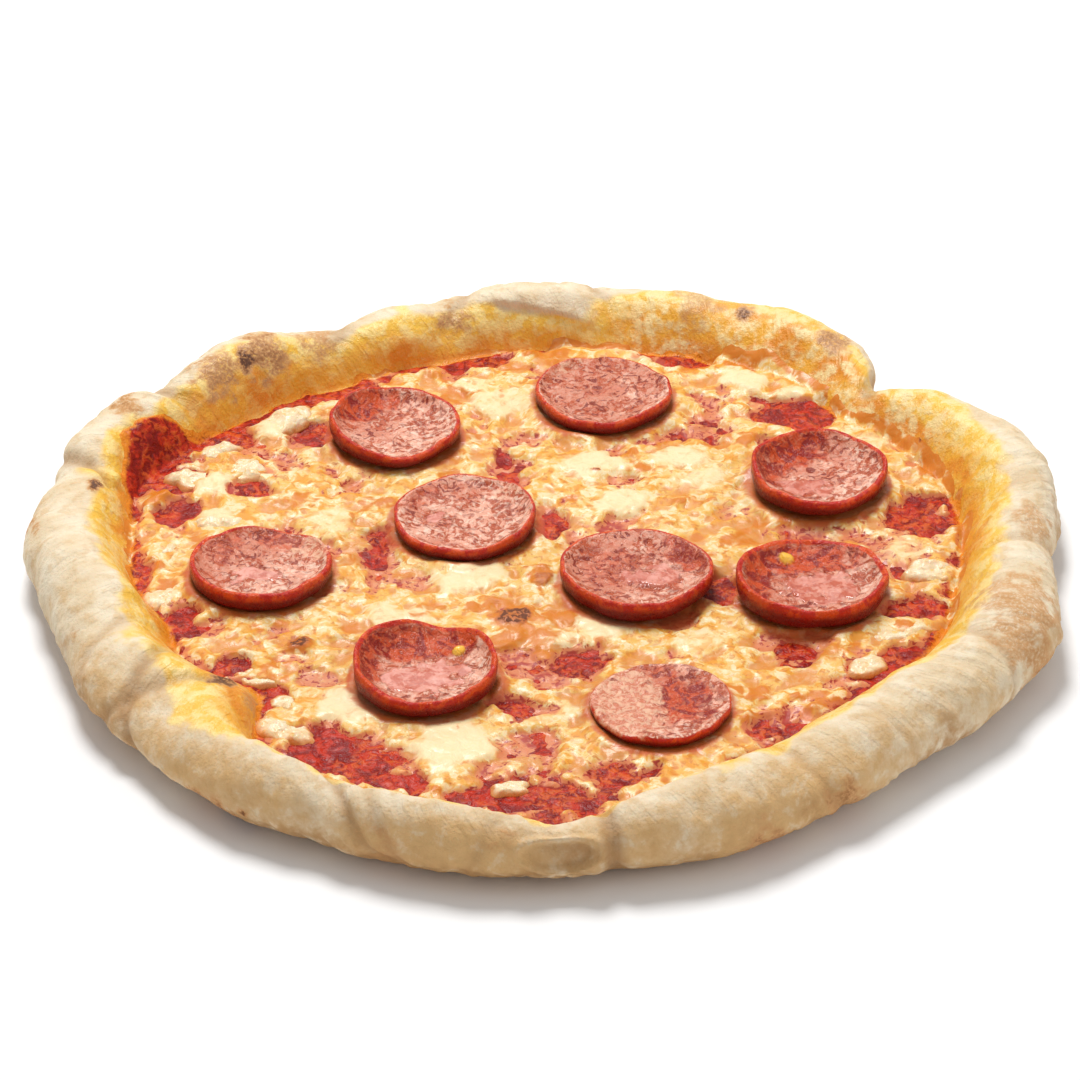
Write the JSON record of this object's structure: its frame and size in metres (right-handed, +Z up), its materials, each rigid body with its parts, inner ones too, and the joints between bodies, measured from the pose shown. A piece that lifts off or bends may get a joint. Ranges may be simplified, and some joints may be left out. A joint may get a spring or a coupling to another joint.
{
  "type": "pepperoni pizza",
  "caption": "Round baked pizza with a puffed uneven rim, tomato sauce, melted cheese, mozzarella lumps and cupped pepperoni.",
  "frame": {"origin": "middle of the flat underside that the pizza rests on", "axes": "+Z up, out of the toppings; +X to the viewer's right and -Y towards the viewer in the picture"},
  "size_m": [0.3024, 0.298, 0.024],
  "materials": {
    "baked_dough": "matt, floured, browned in spots",
    "tomato_sauce": "wet and lumpy",
    "melted_cheese": "satin, oily in places",
    "mozzarella": "satin",
    "pepperoni": "oily, marbled with fat"
  },
  "bodies": {
    "root": {"crust": "baked_dough", "sauce": "tomato_sauce", "cheese": "melted_cheese", "mozzarella_1": "mozzarella", "mozzarella_2": "mozzarella", "mozzarella_3": "mozzarella", "mozzarella_4": "mozzarella", "mozzarella_5": "mozzarella", "mozzarella_6": "mozzarella", "mozzarella_7": "mozzarella", "mozzarella_8": "mozzarella", "mozzarella_9": "mozzarella", "mozzarella_10": "mozzarella", "mozzarella_11": "mozzarella", "mozzarella_12": "mozzarella", "mozzarella_13": "mozzarella", "mozzarella_14": "mozzarella", "pepperoni_1": "pepperoni", "pepperoni_2": "pepperoni", "pepperoni_3": "pepperoni", "pepperoni_4": "pepperoni", "pepperoni_5": "pepperoni", "pepperoni_6": "pepperoni", "pepperoni_7": "pepperoni", "pepperoni_8": "pepperoni", "pepperoni_9": "pepperoni"}
  },
  "joints": []
}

**Written request:** Print the listing above in its entirety, with every line exact.

**Task response:**
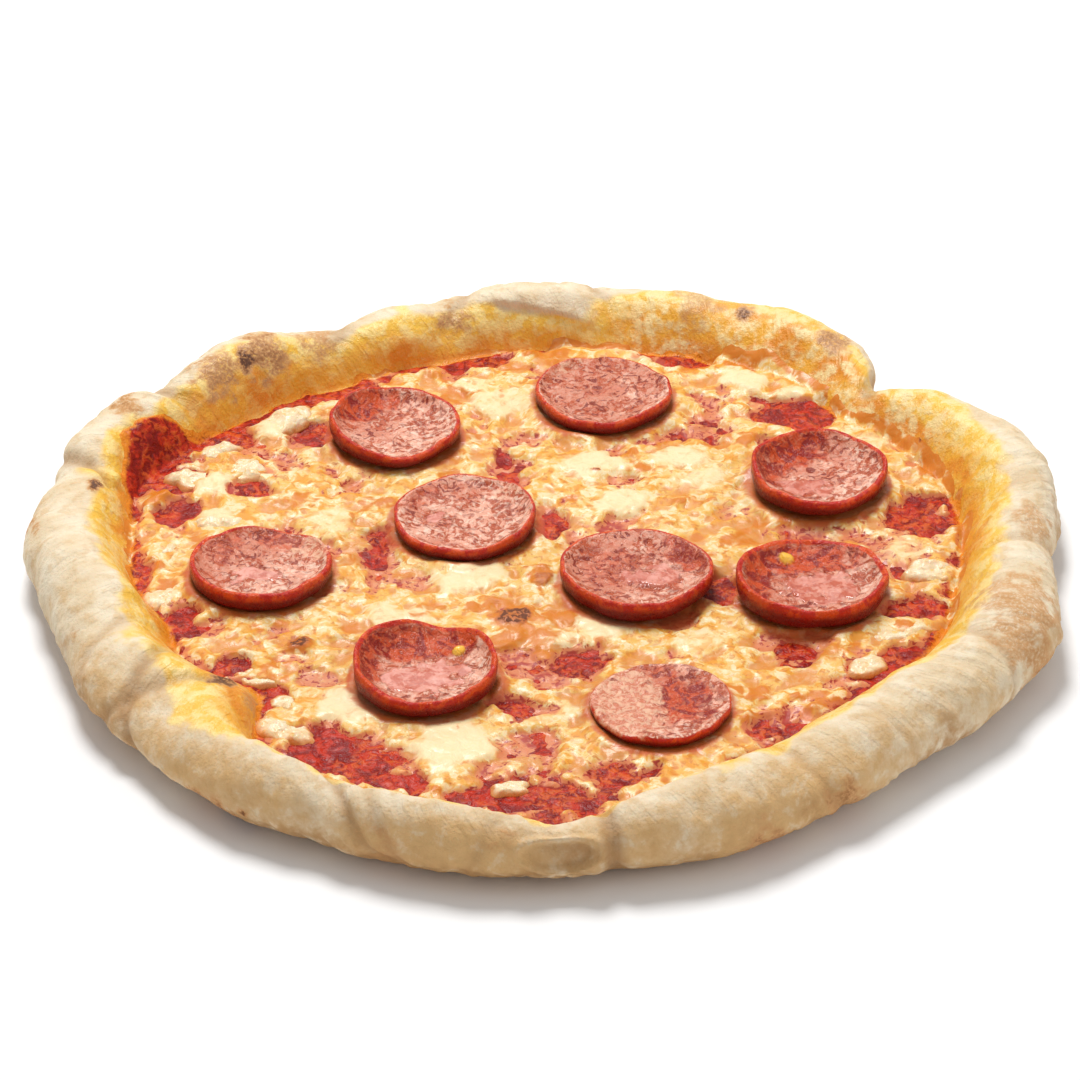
Write the JSON record of this object's structure: its frame and size in metres (right-handed, +Z up), its materials, each rigid body with its parts, inner ones too, and the joints between bodies, measured from the pose shown. A piece that lifts off or bends may get a joint. Ranges may be simplified, and some joints may be left out. A joint may get a spring or a coupling to another joint.
{
  "type": "pepperoni pizza",
  "caption": "Round baked pizza with a puffed uneven rim, tomato sauce, melted cheese, mozzarella lumps and cupped pepperoni.",
  "frame": {"origin": "middle of the flat underside that the pizza rests on", "axes": "+Z up, out of the toppings; +X to the viewer's right and -Y towards the viewer in the picture"},
  "size_m": [0.3024, 0.298, 0.024],
  "materials": {
    "baked_dough": "matt, floured, browned in spots",
    "tomato_sauce": "wet and lumpy",
    "melted_cheese": "satin, oily in places",
    "mozzarella": "satin",
    "pepperoni": "oily, marbled with fat"
  },
  "bodies": {
    "root": {"crust": "baked_dough", "sauce": "tomato_sauce", "cheese": "melted_cheese", "mozzarella_1": "mozzarella", "mozzarella_2": "mozzarella", "mozzarella_3": "mozzarella", "mozzarella_4": "mozzarella", "mozzarella_5": "mozzarella", "mozzarella_6": "mozzarella", "mozzarella_7": "mozzarella", "mozzarella_8": "mozzarella", "mozzarella_9": "mozzarella", "mozzarella_10": "mozzarella", "mozzarella_11": "mozzarella", "mozzarella_12": "mozzarella", "mozzarella_13": "mozzarella", "mozzarella_14": "mozzarella", "pepperoni_1": "pepperoni", "pepperoni_2": "pepperoni", "pepperoni_3": "pepperoni", "pepperoni_4": "pepperoni", "pepperoni_5": "pepperoni", "pepperoni_6": "pepperoni", "pepperoni_7": "pepperoni", "pepperoni_8": "pepperoni", "pepperoni_9": "pepperoni"}
  },
  "joints": []
}